A qualcuno forse non farà piacere che un fenomeno inesplicabile come la paralisi del sonno perda l’aura di mistero che lo ha accompagnato per secoli. Continuo a pensare che dovrebbe essere proprio il contrario.
Quello che la ricerca scientifica sul sonno ci restituisce è un cervello che, anche durante il sonno, svolge attività diverse, non sempre finalizzate o adattive. In altra occasione, parlando del confine tra sonno e veglia, raccontavo dei sonnambuli e sono ricorso alla metafora dell’orchestra, cercando di spiegare la complessità di “orchestrare” correttamente un cervello e le sue diverse aree nel produrre e mantenere un sonno normale. Nel caso della paralisi del sonno, si tratta di alcuni musicisti che sbagliano tempi ed esecuzione, continuando ancora a suonare quando la sinfonia è terminata. In ogni caso, il fenomeno -anche per chi ne soffre- è molto sporadico e termina in un tempo molto breve.
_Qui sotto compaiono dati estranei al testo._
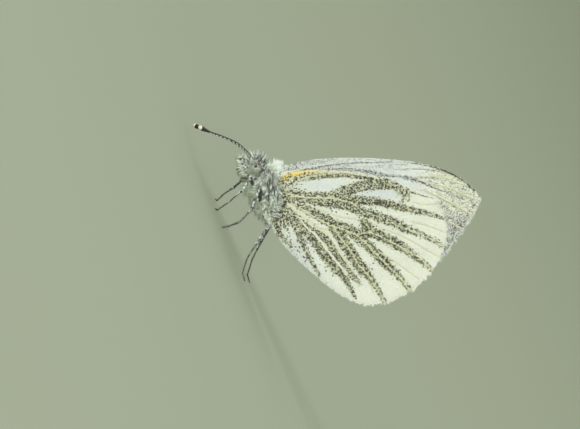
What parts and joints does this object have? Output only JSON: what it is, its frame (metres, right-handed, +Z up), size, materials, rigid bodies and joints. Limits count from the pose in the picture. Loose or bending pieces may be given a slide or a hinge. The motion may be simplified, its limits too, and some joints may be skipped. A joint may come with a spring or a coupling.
{
  "type": "green-veined white butterfly",
  "caption": "Life-size resting butterfly, wings closed over its back, with green-veined white wings, clubbed antennae, furry thorax and splayed legs.",
  "frame": {"origin": "centre of the bounding box in plan, on the floor under the feet", "axes": "+Z up, -X the way the head points, -Y the butterfly's left side, towards the viewer"},
  "size_m": [0.0264, 0.0104, 0.0275],
  "materials": {
    "forewing": "white scales, soft and matt",
    "hindwing": "cream white scales dusted grey-green along the veins",
    "thorax_coat": "long pale grey hair",
    "head_coat": "short grey and white hair",
    "abdomen_coat": "short whitish scales",
    "eye": "smooth pale green-grey",
    "palp": "white bristly hair with dark tips",
    "proboscis": "brown horn",
    "leg": "dark horn under pale scales",
    "antenna": "dark scales with fine white rings",
    "antenna_club": "dark brown scales with a pale tip"
  },
  "bodies": {
    "root": {"abdomen": "abdomen_coat", "antenna_club_left": "antenna_club", "antenna_club_right": "antenna_club", "antenna_left": "antenna", "antenna_right": "antenna", "collar": "thorax_coat", "eye_left": "eye", "eye_right": "eye", "forewing_left": "forewing", "forewing_right": "forewing", "head": "head_coat", "hindwing_left": "hindwing", "hindwing_right": "hindwing", "leg_front_left_femur": "leg", "leg_front_left_tarsus": "leg", "leg_front_left_tibia": "leg", "leg_front_right_femur": "leg", "leg_front_right_tarsus": "leg", "leg_front_right_tibia": "leg", "leg_hind_left_femur": "leg", "leg_hind_left_tarsus": "leg", "leg_hind_left_tibia": "leg", "leg_hind_right_femur": "leg", "leg_hind_right_tarsus": "leg", "leg_hind_right_tibia": "leg", "leg_middle_left_femur": "leg", "leg_middle_left_tarsus": "leg", "leg_middle_left_tibia": "leg", "leg_middle_right_femur": "leg", "leg_middle_right_tarsus": "leg", "leg_middle_right_tibia": "leg", "palp_left": "palp", "palp_right": "palp", "proboscis": "proboscis", "thorax": "thorax_coat"}
  },
  "joints": []
}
Anche per questo, nella maggior parte dei casi, non è necessario uno specifico approccio, clinico o farmacologico, al problema.
Ho cominciato con Moby Dick di Melville e mi piace concludere con I fratelli Karamazov di Fëdor Dostoevskij, in cui è stato recentemente rintracciata un’altra efficace descrizione del nostro fenomeno.
Continuavano a battere. Ivan fece per lanciarsi verso la finestra, ma qualcosa gli bloccò mani e piedi. Compì ogni sforzo per rompere quelle catene, ma invano. I colpi alla finestra si facevano sempre più forti. Alla fine le catene si ruppero e Ivan Fëdoroviè saltò in piedi dal divano. Egli si guardò intorno selvaggiamente. Entrambe le candele si erano quasi consumate, il bicchiere che aveva scagliato contro l’ospite stava davanti a lui sul tavolo e sul divano non c’era nessuno. I colpi alla finestra continuavano insistenti, ma non così rumorosi come gli era sembrato in sogno: al contrario, piuttosto contenuti.
«Questo non è un sogno! No, giuro, non è stato un sogno, è tutto accaduto davvero!», gridava Ivan Fëdoroviè, poi si slanciò verso la finestra e aprì lo sportellino in alto.